Livingston adopts Harvard political historian Daniel Ziblatt’s “Conservative Dilemma” model to explain these trends. Focusing on late 19th and early 20th century European democratization struggles, Ziblatt’s argues that successful democratic consolidation hinges on the confidence economic elites have in winning elections. To do so, conservative parties must find effective “cross-cutting cleavage issues,” issues that appeal to potential supporters from across class divides. Secondly, they must strike balanced relationships with allied organizations – civil society groups, media organizations, and cultural institutions such as churches -- to help promote cross-cutting issues. If successful, conservative parties will be less inclined to undermine liberal democracy, even during times of social and economic inequality and political turbulence. If, however, they lose control of the issues they adopt and the relationships they form with their allied organizations, they run the risk of being pulled into extremist illiberal positions. German conservatives in the late Weimar period, for example, aligned themselves with powerful illiberal organizations that embraced anti-Semitism. Liberal democracy collapsed as a result. British Tories, on the other hand, gained confidence and embraced liberal democracy after discovering that supporting the monarchy and the Anglican Church offered electoral advantages. The nature of cross-cutting issues is a key factor in whether liberal democracy survives.

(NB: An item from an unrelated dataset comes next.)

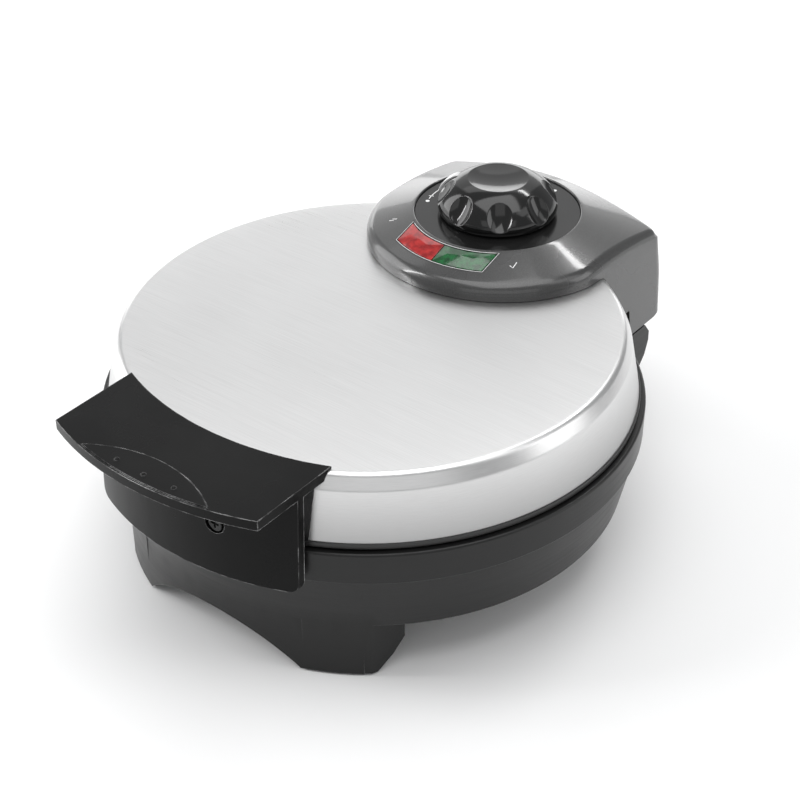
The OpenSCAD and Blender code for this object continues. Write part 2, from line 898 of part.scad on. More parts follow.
module thermal_fuse() {
    color([0.8, 0.78, 0.74])
        translate([0, -30, z_lid + plate_depth + reflector_h + sheet_t]) {
            translate([-9, 0, 3])
                rotate([0, 90, 0])
                    cylinder(r = 3, h = 18);
            translate([-3, -7, 0])
                cube([6, 14, 3]);
        }
}
module housing_screws() {
    color([0.55, 0.55, 0.57])
        for (p = house_screws)
            translate([p[0], p[1], z_top - steel_t - 0.3 + dome_rise * (1 - pow(norm(p) / top_r, 2))])
                screw(house_screw_len);
}

// ---- Knob ----
knob_az = dial_start - knob_rest;
rim_r = 14.2;
side_h = 3;
dish = 2;
bulge = 0.75;
pointer_t = 1.5;
pointer_w = 4;
scoop_r = 8.3;
scoop_half = 14;
scoop_out = 1.65;
scoop_z = 12.9;
scoop_lean = 32;
// The knob's outside: a short skirt, a shoulder between a cone and an ellipse, and a dished top
function knob_line(t) = concat(
    [[knob_r - 1 + t, z_knob], [knob_r + t, z_knob + 1]],
    [for (i = [0:9]) let (rise = bulge * sin(10 * i) + (1 - bulge) * (1 - cos(10 * i)))
        [rim_r + (knob_r - rim_r) * cos(10 * i) + t, z_knob + side_h + (knob_h - side_h) * rise]],
    [[rim_r - 0.8, z_knob_top]],
    [for (i = [1:4]) let (r = (rim_r - 0.8) * (1 - i / 4)) [r, z_knob_top - dish * (1 - pow(r / rim_r, 2))]]);
module knob() {
    step = 360 / scoops;
    color([0.08, 0.08, 0.09])
        dial_axis()
            rotate([0, 0, knob_az])
                difference() {
                    rotate_extrude()
                        polygon(concat([[0, z_knob + 4], [12, z_knob + 4], [12, z_knob]], knob_line(0)));
                    for (i = [0:scoops - 1])
                        rotate([0, 0, (i + 0.5) * step])
                            translate([0, -knob_r - scoop_out, z_knob + scoop_z])
                                rotate([-scoop_lean, 0, 0])
                                    rotate_extrude($fn = 48)
                                        polygon([for (a = [-90:15:90]) [scoop_r * cos(a), scoop_half * sin(a)]]);
                    cylinder(r = shaft_r, h = z_knob + shaft_up);
                }
}
module knob_pointer() {
    color([0.8, 0.8, 0.82])
        dial_axis()
            rotate([0, 0, knob_az])
                intersection() {
                    difference() {
                        rotate_extrude()
                            polygon(concat([[0, z_knob]], knob_line(pointer_t)));
                        rotate_extrude()
                            polygon(concat([[0, z_knob - 1]], knob_line(0)));
                    }
                    translate([-pointer_w / 2, -knob_r - pointer_t - 1, z_knob + 5])
                        cube([pointer_w, knob_r + pointer_t - rim_r, knob_h - 7]);
                }
}
module control_shaft() {
    color([0.75, 0.75, 0.78])
        dial_axis()
            translate([0, 0, z_dial - shaft_down])
                cylinder(r = shaft_r, h = z_knob + shaft_up - z_dial + shaft_down);
}

base_body();
base_ring();
bottom_cover();
bottom_screws();
foot_pads();
hinge_pins();
wire_guard();
cord_inlet();
terminal_block();
lower_plate();
lower_element();
lower_reflector();
lower_plate_screws();
lid_shell();
lid_bezel();
upper_plate();
upper_element();
upper_reflector();
upper_plate_screws();
handle();
thumb_pad();
handle_screws();
control_housing();
dial_plate();
red_lens();
green_lens();
indicator_lamps();
lamp_holder();
thermostat();
thermostat_nut();
thermal_fuse();
housing_screws();
knob();
knob_pointer();
control_shaft();
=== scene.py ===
"""The looks of a round waffle maker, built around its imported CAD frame. Metres; +Z up, -Y the front."""
import json
import math

import bmesh
import bpy
from mathutils import Matrix, Vector


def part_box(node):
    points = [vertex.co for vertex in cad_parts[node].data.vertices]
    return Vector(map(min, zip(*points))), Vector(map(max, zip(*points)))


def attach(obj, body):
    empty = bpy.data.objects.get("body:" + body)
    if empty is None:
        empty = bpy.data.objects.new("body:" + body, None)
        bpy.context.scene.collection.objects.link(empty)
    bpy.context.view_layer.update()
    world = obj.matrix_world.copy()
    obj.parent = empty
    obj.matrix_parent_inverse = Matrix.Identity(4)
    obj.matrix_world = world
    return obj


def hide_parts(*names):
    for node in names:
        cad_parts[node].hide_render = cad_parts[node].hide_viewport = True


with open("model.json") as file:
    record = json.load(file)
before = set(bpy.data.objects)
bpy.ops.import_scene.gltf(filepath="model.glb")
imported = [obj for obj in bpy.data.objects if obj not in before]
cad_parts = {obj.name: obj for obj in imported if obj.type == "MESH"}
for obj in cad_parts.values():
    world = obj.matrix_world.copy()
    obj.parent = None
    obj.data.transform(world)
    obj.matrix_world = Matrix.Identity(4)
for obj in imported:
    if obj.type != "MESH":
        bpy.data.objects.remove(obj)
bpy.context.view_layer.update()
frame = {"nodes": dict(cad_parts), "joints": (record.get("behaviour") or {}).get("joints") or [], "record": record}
record = frame["record"]
BODY_OF = {node: body for body, nodes in record["behaviour"]["bodies"].items() for node in nodes}
SLOT_OF = {part["node"]: part["material_slot"] for part in record["subparts"]}
JOINTS = {joint["name"]: joint for joint in frame["joints"]}
MM = 0.001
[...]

Livingston explores contemporary religious narratives in the US and Europe as “cross-cutting cleavage issues.” Extant literature suggests contemporary political extremism, perhaps especially in the US, regularly involves religious narratives that cast political differences in apocalyptic terms. This rhetoric has become a mainstay of the US Republican Party. A growing body of research suggests that as a growing proportion of the overall US public abandons organized religions, significant subsets of the public embrace highly syncretic religious identities. According to a growing body of research literature, common themes are found across an otherwise desperate array of churches and movements. They include a celebration of militant masculinity and traditional gender roles; fixed and normatively uncontested social/racial hierarchies; and ultra-libertarianism in the context of the liberal democratic state. This position is paired with an embrace of Dominionism – belief in the need of a theocratic state. Among traditional conservative Catholics, a similar belief is Integralism. In the internet era, what might have remained latent esoteric beliefs scattered along “the long tail of a power law distribution” cohere algorithmically on subreddits and in Facebook Groups. Lacking the theocratic boundaries provided by a fixed church doctrine, White Christian Nationalism overlaps with QAnon conspiracy theories in online organizational morphologies. QAnon and similar quasi-religious belief systems have also had a growing presence in far-right European politics.